# Where to get an 600mm+1.4x Lens Profile for Lightroom?



## xps (Mar 9, 2017)

I am looking for an lens profile for an Canon L IS II 4 600mm + 1.4x III extender for Lightroom 2015.9

Does anybody know, where to get/buy it from?

Thanks a lot


----------



## Jim Saunders (Mar 10, 2017)

I'm curious about any better answers but I seem to recall there is a tool for creating them yourself; I have no idea how to employ it though.

Jim


----------



## Otara (Mar 10, 2017)

https://helpx.adobe.com/x-productkb/multi/lens-profile-support.html


----------



## LDS (Mar 10, 2017)

Jim Saunders said:


> I seem to recall there is a tool for creating them yourself; I have no idea how to employ it though.

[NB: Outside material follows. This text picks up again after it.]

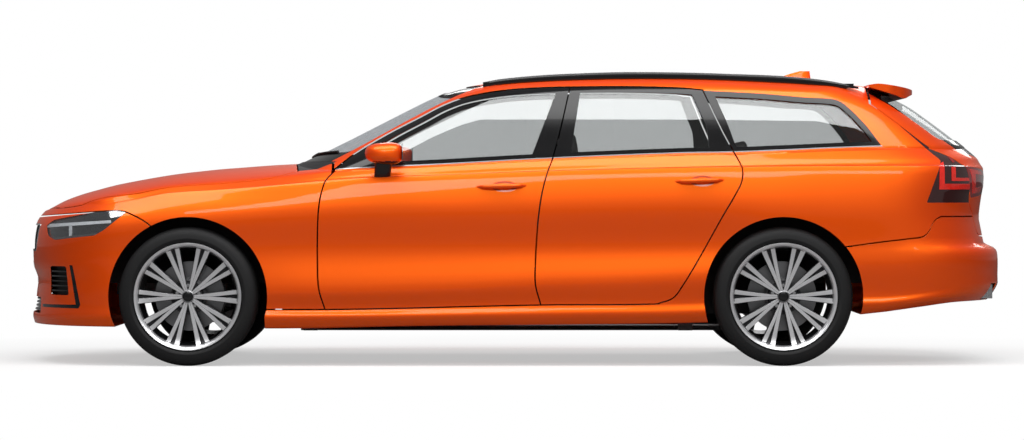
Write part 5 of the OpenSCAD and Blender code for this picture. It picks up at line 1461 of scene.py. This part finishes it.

Basically, you have to take some images of the specific Adobe target (a checkerboard). Usually are at least nine images, with the target at the centre, edges and corners (it should not fill the entire image), each of them shot with the same focus, aperture and focal length - but a profile file can contain several calibrations for different settings.

Profiles also store the body used, so each body/lens combination can be calibrated separately, if needed. Note that Adobe profiles themselves could have been made using with a single camera body.

You can print the target yourself, Adobe supplies files for different sizes, you need one useful for a given focal length. Then the images are loaded into the profile creator tool, which computes the corrections needed and generates the profile file used by LR/ACR/PS, after being told some information about the target used.

Just, with a 600+1.4x some little space between the camera and the target will be required 

Someone shares his or her profiles, there's also the downloader tool to get them through Adobe - of course they are "community made", and AFAIK not "quality checked" by Adobe. Which means they can be better than Adobe ones, equal or worse


----------